Look in the data below for the line that contains "own_mesh(spring)". Copy that line and the remaining lines exactly.

++++ Provided data

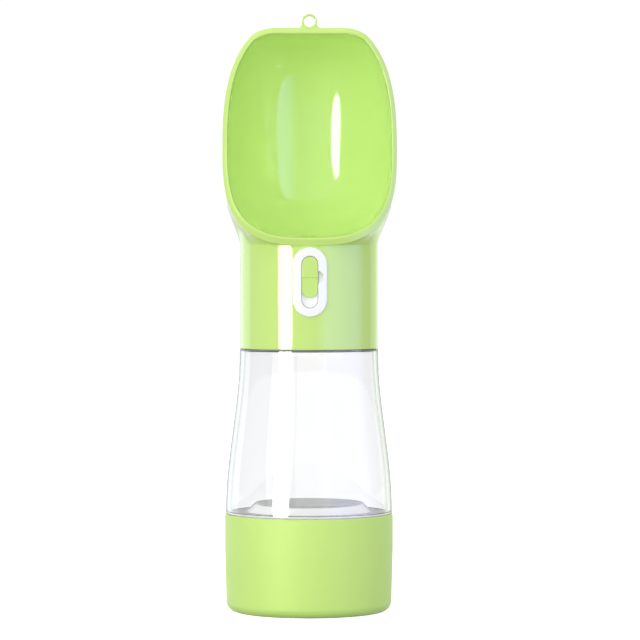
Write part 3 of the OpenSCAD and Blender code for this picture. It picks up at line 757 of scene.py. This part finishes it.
def revolved(profile, columns=192):
    """Points and faces of a closed (r, z) profile turned round Z: (r cos a, r sin a, z). Its two ends
    meet, or both lie on the axis."""
    a = np.linspace(0, 2 * math.pi, columns, endpoint=False)
    r, z = profile[:, 0][:, None], profile[:, 1][:, None]
    return grid_mesh(np.stack([r * np.cos(a), r * np.sin(a), z + 0 * a], -1), True)


thread_depth, thread_pitch, thread_runout = 1.2 * mm, 4 * mm, math.radians(25)

# The thread's section: heights along the axis, and shares of its depth.
flank_v = np.array([-0.85, -0.72, -0.6, -0.48, -0.4, 0.4, 0.48, 0.6, 0.72, 0.85, 0.85, -0.85]) * mm
flank_h = np.array([-0.1, 0.15, 0.6, 0.93, 1, 1, 0.93, 0.6, 0.15, -0.1, -0.3, -0.3])


def thread(radius, z0, turns_from, turns_to, side):
    """Closed helical ridge between two angles in degrees: r = radius + side depth h e(a) and
    z = z0 + pitch a / 2 pi + v e(a). (v, h) is a rounded trapezoid, and e runs out at both ends."""
    a = np.radians(np.arange(turns_from, turns_to + 1, 3.0))[:, None]
    end = smoothstep(np.clip(np.minimum(a - a[0], a[-1] - a) / thread_runout, 0, 1))
    r = radius + side * thread_depth * flank_h[None, :] * end
    z = z0 + thread_pitch * a / (2 * math.pi) + flank_v[None, :] * end
    return grid_mesh(np.stack([r * np.cos(a), r * np.sin(a), z], -1), True)


bottle_mesh = together(revolved(bottle_profile()),
                       thread(neck_r, z_neck_thread, 0, 540, 1),
                       thread(skirt_r, z_skirt_thread, 0, 540, 1))
bottle = mesh_object("clear_bottle", *bottle_mesh, clear_copolyester(), sharp=45)
bottle.data.materials.append(frosted_painted_light_copolyester())
x, y, z = face_vectors(bottle, "center").T
# Faces under the raised floor take the frosting, with its painted shade and painted glow.
points_down = face_vectors(bottle, "normal")[:, 2] < -0.3
under = points_down & (np.hypot(x, y) < frost_rim_r) & (np.abs(z - z_floor) < frost_reach)
bottle.data.polygons.foreach_set("material_index", under.astype(np.int32))
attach(bottle, "bottle")
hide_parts("bottle_body")


# ---- Grey ring at the shoulder ----
# A flat silicone ring stretched over the neck. It lies on the bottle's shoulder under the sleeve's
# foot, and its dark grey is painted shade, for the shadow in the gap there, that shows as a fine dark
# line between head and bottle.

# The ring's dark grey is painted shade for the gap under the sleeve's foot.
grey_silicone = moulded_material("grey_silicone", (0.2, 0.205, 0.2), (0.45, 0.6), scale=200, bump=0.08)
ring_bore_r, ring_r, ring_t, ring_edge = 24.8 * mm, 29.7 * mm, 0.27 * mm, 0.1 * mm
z_ring = z_shoulder + 0.02 * mm


def seal_ring(inner, outer, low, high, edge):
    """Ring of rectangular section with its corners rounded by edge."""
    middle = (inner + outer) / 2
    return revolved(rounded([(middle, low, 0), (outer, low, edge), (outer, high, edge),
                             (inner, high, edge), (inner, low, edge), (middle, low, 0)]))


ring_mesh = seal_ring(ring_bore_r, ring_r, z_ring, z_ring + ring_t, ring_edge)
ring = mesh_object("shoulder_seal_ring", *ring_mesh, grey_silicone, sharp=45)
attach(ring, "neck_ring")
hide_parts("shoulder_ring")


# ---- Food cup ----
# Satin green ABS cup that screws on the skirt and is the bottle's foot. One moulding with a slightly
# bellied wall, a rounded foot and a shallow recess underneath.

green_satin = moulded_material("green_satin_plastic", green_rgb, (0.55, 0.62), IOR=1.42, Sheen_Weight=0.2)
cup_r, cup_h, cup_wall, cup_floor = 37.8 * mm, 43.9 * mm, 2 * mm, 2.2 * mm
cup_bore_r, cup_foot_r, cup_foot_edge = cup_r - cup_wall, 37.05 * mm, 5.2 * mm
recess_r, recess_foot_r, recess_h = 26.7 * mm, 27.6 * mm, 0.9 * mm
belly_r, belly_drop, bore_belly_drop, bore_taper = 40 * mm, 16 * mm, 12 * mm, 0.7 * mm
z_cup_thread = z_skirt + 0.2 * mm
cup_profile = rounded([(0, recess_h, 0), (recess_r, recess_h, 0.5 * mm),
                       (recess_foot_r, 0, 0.4 * mm), (cup_foot_r, 0, cup_foot_edge),
                       (cup_r, cup_h - belly_drop, belly_r), (cup_r, cup_h, 0.55 * mm),
                       (cup_bore_r, cup_h, 0.6 * mm), (cup_bore_r, cup_h - bore_belly_drop, belly_r),
                       (cup_bore_r - bore_taper, cup_floor, 4.5 * mm), (0, cup_floor, 0)], 12)
cup_mesh = together(revolved(cup_profile), thread(cup_bore_r, z_cup_thread, 270, 720, -1))
cup = mesh_object("food_cup_moulding", *cup_mesh, green_satin, sharp=45)
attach(cup, "cup")
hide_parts("food_cup")


# ---- Cup gasket ----
# Square-section silicone ring that seals the cup's mouth against the bottle. It lies round the skirt,
# right under the flange.

silicone = moulded_material("pale_silicone", (0.72, 0.74, 0.73), (0.45, 0.6), scale=200, bump=0.08)
gasket_bore_r, gasket_r, gasket_edge = 34.3 * mm, 35.7 * mm, 0.25 * mm
gasket_low, gasket_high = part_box("cup_gasket")
gasket_mesh = seal_ring(gasket_bore_r, gasket_r, gasket_low[2], gasket_high[2], gasket_edge)
gasket = mesh_object("cup_gasket_ring", *gasket_mesh, silicone, sharp=45)
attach(gasket, "cup_ring")
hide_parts("cup_gasket")


# ---- White surround of the button ----
# Glossy ABS snapped into the sleeve's window. It follows the sleeve's curve, with rounded edges, and
# a small blunt pocket on its right marks the key's high place.

white_gloss = moulded_material("white_gloss_plastic", (0.93, 0.94, 0.93), (0.15, 0.22), IOR=1.5)
bezel_w, bezel_h, opening_w, opening_h = 15.3 * mm, 30.7 * mm, 7.4 * mm, 23 * mm
bezel_face, bezel_depth, bezel_crown = sleeve_r + 1 * mm, 4.4 * mm, 0.02 * mm
bezel_foot = sleeve_r - 1.5 * mm
turn_steps, side_steps = 40, 60
outer_loop, _ = stadium(bezel_w, bezel_h, turn_steps, side_steps)
inner_loop, _ = stadium(opening_w, opening_h, turn_steps, side_steps)
span = inner_loop - outer_loop
inwards = span / np.linalg.norm(span, axis=1)[:, None]


def bezel_row(loop, shift, radius):
    """One loop of the surround, moved inwards by shift in its (x, z) plane and laid on a circle round the
    axis: y = -sqrt(radius^2 - x^2)."""
    x, z = (loop + inwards * shift).T
    return np.stack([x, -np.sqrt(radius ** 2 - x ** 2), z + z_button], -1)


round_out, round_in = 0.55 * mm, 0.35 * mm
rows = [bezel_row(outer_loop, 0, bezel_foot)]
rows += [bezel_row(outer_loop, round_out * (1 - math.cos(t)), bezel_face - round_out * (1 - math.sin(t)))
         for t in quarter]
rows += [bezel_row(outer_loop, w, bezel_face + bezel_crown) for w in np.linspace(1.0, 2.6, 6) * mm]
rows += [bezel_row(inner_loop, -round_in * (1 - math.cos(t)), bezel_face - round_in * (1 - math.sin(t)))
         for t in quarter[::-1]]
rows += [bezel_row(loop, 0, bezel_face - bezel_depth) for loop in (inner_loop, outer_loop)]
bezel_mesh = grid_mesh(np.array(rows), True, closed=True)
bezel = mesh_object("button_surround", *bezel_mesh, white_gloss, sharp=40)

notch = np.array([(3.5, -3.0), (6.0, -1.3), (6.0, 1.3), (3.5, 3.0)]) * mm
notch_rise, notch_depth = 2.2 * mm, 1.5 * mm
notch_block = slab(notch + [0, z_button + notch_rise], -bezel_face - 1 * mm, -bezel_face + notch_depth)
cut(bezel, mesh_object("notch", *notch_block))
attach(bezel, "head")
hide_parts("button_bezel")


# ---- Plunger and lock key ----
# The white plunger fills the opening; the green key slides on its front and locks it. The key's upper
# half stands 0.35 mm higher, which leaves a step for the thumb.

plunger_low, plunger_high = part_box("button_plunger")
key_low, key_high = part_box("lock_key")
z_key = (key_low[2] + key_high[2]) / 2
block_w, plunger_h = 7.1 * mm, 22.7 * mm
key_t, key_edge, key_step, step_run = 1.5 * mm, 0.35 * mm, 0.35 * mm, 0.5 * mm
tongue_w, tongue_h, tongue_start = 2.4 * mm, 6 * mm, 1.2 * mm


def pill(width, height, front, back, edge, step=0):
    """Closed upright stadium block, its front edge rounded by edge. Below its middle the front lies
    deeper by step, through a smoothstep."""
    loop, outward = stadium(width, height, 40, 140)
    r = width / 2

    def ring(inset, y):
        """The outline moved inwards by inset and laid at depth y, stepped back below its middle."""
        xz = loop - outward * inset
        drop = step * smoothstep(np.clip(-xz[:, 1] / step_run, 0, 1))
        return np.stack([xz[:, 0], y + drop * (y < back - 0.01 * mm), xz[:, 1]], -1)

    parts = [ring(r - 1e-9, back), ring(r / 2, back), ring(0, back)]
    parts += [ring(edge * (1 - math.cos(t)), front + edge * (1 - math.sin(t))) for t in quarter]
    parts += [ring(edge + (r - edge) * w, front) for w in np.linspace(0.15, 1, 8)]
    return grid_mesh(np.array(parts), True)


plunger_points, plunger_faces = pill(block_w, plunger_h, plunger_low[1], plunger_high[1], 0.3 * mm)
plunger = mesh_object("plunger_block", plunger_points + [0, 0, z_button], plunger_faces,
                      white_gloss, sharp=40)
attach(plunger, "button")
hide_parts("button_plunger")

tongue = np.array([(-1, -1), (1, -1), (1, 1), (-1, 1)]) * [tongue_w / 2, tongue_h / 2]
key_block = pill(block_w, key_high[2] - key_low[2], key_low[1], key_low[1] + key_t, key_edge, key_step)
key_points, key_faces = together(key_block, slab(tongue, key_low[1] + tongue_start, key_high[1]))
key = mesh_object("lock_key_moulding", key_points + [0, 0, z_key], key_faces,
                  green_gloss, sharp=40)
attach(key, "key")
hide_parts("lock_key")


# ---- Return spring ----
# Stainless wire of 0.7 mm wound in six turns, with closed ends, behind the plunger.

steel = moulded_material("stainless_steel", (0.62, 0.63, 0.65), (0.2, 0.3), scale=300, Metallic=1.0)
spring_low, spring_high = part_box("return_spring")
wire_r, coil_r, coil_turns, closed_share = 0.35 * mm, 3.5 * mm, 6, 0.125


def spring_mesh():
    """Round wire swept along a helix of radius coil_r; its pitch falls to nothing over the end turns."""
    u = np.linspace(0, 1, coil_turns * 36 + 1)[:, None]
    a = 2 * math.pi * coil_turns * u
    start, end = spring_low[1] + wire_r, spring_high[1] - wire_r
    y = start + (end - start) * np.clip((u - closed_share) / (1 - 2 * closed_share), 0, 1)
    b = np.linspace(0, 2 * math.pi, 12, endpoint=False)[None, :]
    r = coil_r + wire_r * np.cos(b)
    body = np.stack([r * np.cos(a), y + wire_r * np.sin(b) + 0 * r, z_button + r * np.sin(a)], -1)
    tips = [np.broadcast_to(body[i].mean(0), body[i].shape)[None] for i in (0, -1)]
    return grid_mesh(np.concatenate([tips[0], body, tips[1]]), True)


spring = mesh_object("coil_spring", *spring_mesh(), steel, sharp=60)
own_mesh(spring)
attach(spring, "head")
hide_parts("return_spring")


# ---- Inner pieces ----
# The white insert, valve and seals inside the sleeve keep their CAD form and take their finishes here:
# mouldings in gloss white, soft seals in silicone and rubber, the bush in acetal, stem and clip in steel.

grey_acetal = moulded_material("grey_acetal", (0.6, 0.61, 0.61), (0.35, 0.45))
black_rubber = moulded_material("black_rubber", (0.02, 0.02, 0.02), (0.4, 0.5), scale=250, bump=0.1)
inner_finishes = {
    "head_core": white_gloss, "chamber_cap": white_gloss, "plunger_plate": white_gloss,
    "spring_seat": white_gloss, "plug_retainer": white_gloss, "mouth_gasket": silicone,
    "core_seal_ring": silicone, "outlet_seal": silicone, "valve_plug": silicone,
    "stem_bush": grey_acetal, "stem_seal": black_rubber, "valve_stem": steel, "key_clip": steel}
for name, finish in inner_finishes.items():
    nodes[name].data.materials.clear()
    nodes[name].data.materials.append(finish)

++++++++

Full response:
own_mesh(spring)
attach(spring, "head")
hide_parts("return_spring")


# ---- Inner pieces ----
# The white insert, valve and seals inside the sleeve keep their CAD form and take their finishes here:
# mouldings in gloss white, soft seals in silicone and rubber, the bush in acetal, stem and clip in steel.

grey_acetal = moulded_material("grey_acetal", (0.6, 0.61, 0.61), (0.35, 0.45))
black_rubber = moulded_material("black_rubber", (0.02, 0.02, 0.02), (0.4, 0.5), scale=250, bump=0.1)
inner_finishes = {
    "head_core": white_gloss, "chamber_cap": white_gloss, "plunger_plate": white_gloss,
    "spring_seat": white_gloss, "plug_retainer": white_gloss, "mouth_gasket": silicone,
    "core_seal_ring": silicone, "outlet_seal": silicone, "valve_plug": silicone,
    "stem_bush": grey_acetal, "stem_seal": black_rubber, "valve_stem": steel, "key_clip": steel}
for name, finish in inner_finishes.items():
    nodes[name].data.materials.clear()
    nodes[name].data.materials.append(finish)